Data provided:
|---|

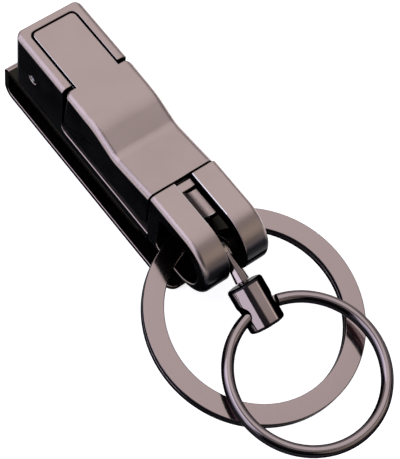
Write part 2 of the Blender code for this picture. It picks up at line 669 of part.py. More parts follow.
def make_swivel_eye(finish):
    """Flat link round the large ring's wire, with an arm that carries the eight-sided stem."""
    wire = (LARGE_WIRE_DOWN, LARGE_WIRE_DEEP)
    outer = LINK_BORE / 2 + LINK_WALL
    link = new_object("swivel_eye", side_profile(arc(wire, outer, 0, 345, 23), LINK_THICKNESS, SWIVEL_X), finish)
    run = (ARM_DOWN - wire[0], ARM_DEEP - wire[1])
    length = math.hypot(*run)
    ahead = (run[0] / length, run[1] / length)
    aside = (-ahead[1] * ARM_WIDTH / 2, ahead[0] * ARM_WIDTH / 2)
    base = (wire[0] + ahead[0] * (outer - 0.6), wire[1] + ahead[1] * (outer - 0.6))
    heading = math.degrees(math.atan2(ahead[1], ahead[0]))
    arm = [(base[0] - aside[0], base[1] - aside[1])]
    arm += arc((ARM_DOWN, ARM_DEEP), ARM_WIDTH / 2, heading - 90, heading + 90, 8)
    arm += [(base[0] + aside[0], base[1] + aside[1])]
    combine(link, new_object("swivel_arm", side_profile(arm, LINK_THICKNESS - 0.1, SWIVEL_X)), "UNION")
    tip = STEM_TIP_FLATS / 2 / math.cos(math.pi / 8)
    flats = STEM_FLATS / 2 / math.cos(math.pi / 8)
    pin = STEM_PIN / 2
    head = STEM_HEAD / 2
    cap_end = BARREL_CAP + RUNNING_GAP
    arm_along = -(BARREL_DOWN - ARM_DOWN) / math.cos(SWIVEL_LEAN)
    profile = [(tip, arm_along), (tip, -STEM_START), (flats, -RUNNING_GAP), (pin, -RUNNING_GAP),
               (pin, cap_end), (head, cap_end), (head, cap_end + STEM_HEAD_HEIGHT)]
    stem = new_object("swivel_stem", turned(profile, 8, math.pi / 8))
    stem.matrix_world = swivel_frame()
    combine(link, stem, "UNION")
    place = (0, up(wire[0]), out(wire[1]))
    combine(link, new_object("swivel_bore", rod(LINK_BORE, -HALF, HALF, 28, place)), "DIFFERENCE")
    return link


def make_barrel(finish):
    """Eight-sided barrel: a capped top that the stem turns in, room for the stem's head and a cross hole."""
    reach = BARREL_FLATS / 2 / math.cos(math.pi / 8)
    c = BARREL_CHAMFER
    barrel = new_object("swivel_barrel", turned([(reach - c, 0), (reach, c), (reach, BARREL_LENGTH - c),
                                                 (reach - c, BARREL_LENGTH)], 8, math.pi / 8), finish)
    barrel.matrix_world = swivel_frame()
    bore = STEM_PIN / 2 + RUNNING_GAP
    room = STEM_HEAD / 2 + RUNNING_GAP
    cavity = new_object("barrel_cavity", turned([(bore, -1), (bore, BARREL_CAP), (room, BARREL_CAP),
                                                 (room, BARREL_HOLE_ALONG)], 20))
    cavity.matrix_world = swivel_frame()
    combine(barrel, cavity, "DIFFERENCE")
    hole = swivel_frame() @ Vector((0, 0, BARREL_HOLE_ALONG * MM))
    cross = new_object("barrel_cross_hole", rod(BARREL_HOLE, -BARREL_FLATS, BARREL_FLATS, 32, hole))
    combine(barrel, cross, "DIFFERENCE")
    return barrel


def main():
    for old in list(bpy.data.objects):
        bpy.data.objects.remove(old, do_unlink=True)
    satin = material("satin gunmetal", (0.38, 0.33, 0.33), 1.0, 0.38)
    dark = material("dark gunmetal", (0.10, 0.09, 0.10), 1.0, 0.35)
    polished = material("polished black nickel", (0.34, 0.29, 0.30), 1.0, 0.16)
    steel = material("spring steel", (0.55, 0.55, 0.56), 1.0, 0.3)
    make_housing(satin)
    make_lever(satin)
    make_pin(dark)
    make_spring(steel)
    make_clip(dark)
    make_rivet("clip_rivet_upper", RIVET_UPPER_DOWN, dark)
    make_rivet("clip_rivet_lower", RIVET_LOWER_DOWN, dark)
    make_fork(satin)
    make_large_ring(polished)
    make_swivel_eye(polished)
    make_barrel(polished)
    make_small_ring(polished)


main()
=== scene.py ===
# Detachable keychain: the looks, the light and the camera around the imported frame.
# It lies on its clip: +X is its width, +Y its clip end, +Z its front face.
import math

import bmesh
import bpy
from mathutils import Matrix, Vector


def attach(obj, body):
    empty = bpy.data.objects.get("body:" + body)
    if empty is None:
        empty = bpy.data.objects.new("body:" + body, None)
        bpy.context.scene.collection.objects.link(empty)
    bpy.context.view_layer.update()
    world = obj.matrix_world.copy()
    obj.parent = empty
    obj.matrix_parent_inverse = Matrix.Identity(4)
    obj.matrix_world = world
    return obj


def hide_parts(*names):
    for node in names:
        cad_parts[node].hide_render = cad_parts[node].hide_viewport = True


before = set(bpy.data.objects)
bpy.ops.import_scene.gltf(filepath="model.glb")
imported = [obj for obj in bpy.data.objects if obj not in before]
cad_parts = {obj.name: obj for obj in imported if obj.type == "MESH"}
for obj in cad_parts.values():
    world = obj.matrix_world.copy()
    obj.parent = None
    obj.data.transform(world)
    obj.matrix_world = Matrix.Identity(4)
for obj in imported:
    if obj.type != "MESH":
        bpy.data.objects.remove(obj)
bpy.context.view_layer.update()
print("frame loaded:", len(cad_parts), "nodes")

mm = 0.001
gap = 0.3  # clearance between neighbours
past = 1.0  # how far a cutter runs beyond what it cuts
sharpFrom = 32  # degrees, and flatter edges are shaded smooth and not softened
samePlace = 1e-7  # metres, and values closer than this count as equal
merge = dict(shape=0.002, ring=0.001, piece=0.0005)  # points closer than this, in mm, become one
steps = dict(corner=10, rim=8, soft=3, turned=40, bore=48, fine=64, ring=150)  # faces round each curve
body = dict(width=12.2, originDown=20.0, leafBack=19.5, floorFront=10.6, rear=12.2)
halfBody = body["width"] / 2


# A place is given by its distance down from the top end and its depth behind the front face
def up(down):
    return (body["originDown"] - down) * mm


def out(deep):
    return (body["leafBack"] - deep) * mm


def same(value, wanted):
    return abs(value - wanted) < samePlace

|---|

What the task requires: Output exactly the leading lines of the data, up to and including the line marked by "return link".

Solved problem:
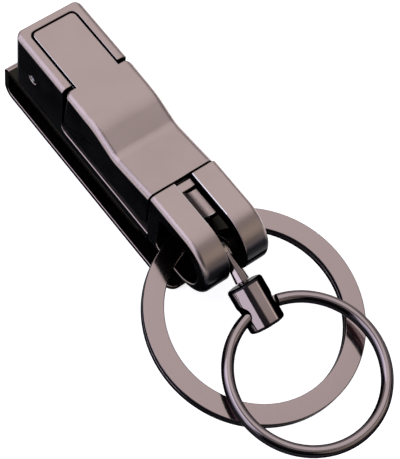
Write part 2 of the Blender code for this picture. It picks up at line 669 of part.py. More parts follow.
def make_swivel_eye(finish):
    """Flat link round the large ring's wire, with an arm that carries the eight-sided stem."""
    wire = (LARGE_WIRE_DOWN, LARGE_WIRE_DEEP)
    outer = LINK_BORE / 2 + LINK_WALL
    link = new_object("swivel_eye", side_profile(arc(wire, outer, 0, 345, 23), LINK_THICKNESS, SWIVEL_X), finish)
    run = (ARM_DOWN - wire[0], ARM_DEEP - wire[1])
    length = math.hypot(*run)
    ahead = (run[0] / length, run[1] / length)
    aside = (-ahead[1] * ARM_WIDTH / 2, ahead[0] * ARM_WIDTH / 2)
    base = (wire[0] + ahead[0] * (outer - 0.6), wire[1] + ahead[1] * (outer - 0.6))
    heading = math.degrees(math.atan2(ahead[1], ahead[0]))
    arm = [(base[0] - aside[0], base[1] - aside[1])]
    arm += arc((ARM_DOWN, ARM_DEEP), ARM_WIDTH / 2, heading - 90, heading + 90, 8)
    arm += [(base[0] + aside[0], base[1] + aside[1])]
    combine(link, new_object("swivel_arm", side_profile(arm, LINK_THICKNESS - 0.1, SWIVEL_X)), "UNION")
    tip = STEM_TIP_FLATS / 2 / math.cos(math.pi / 8)
    flats = STEM_FLATS / 2 / math.cos(math.pi / 8)
    pin = STEM_PIN / 2
    head = STEM_HEAD / 2
    cap_end = BARREL_CAP + RUNNING_GAP
    arm_along = -(BARREL_DOWN - ARM_DOWN) / math.cos(SWIVEL_LEAN)
    profile = [(tip, arm_along), (tip, -STEM_START), (flats, -RUNNING_GAP), (pin, -RUNNING_GAP),
               (pin, cap_end), (head, cap_end), (head, cap_end + STEM_HEAD_HEIGHT)]
    stem = new_object("swivel_stem", turned(profile, 8, math.pi / 8))
    stem.matrix_world = swivel_frame()
    combine(link, stem, "UNION")
    place = (0, up(wire[0]), out(wire[1]))
    combine(link, new_object("swivel_bore", rod(LINK_BORE, -HALF, HALF, 28, place)), "DIFFERENCE")
    return link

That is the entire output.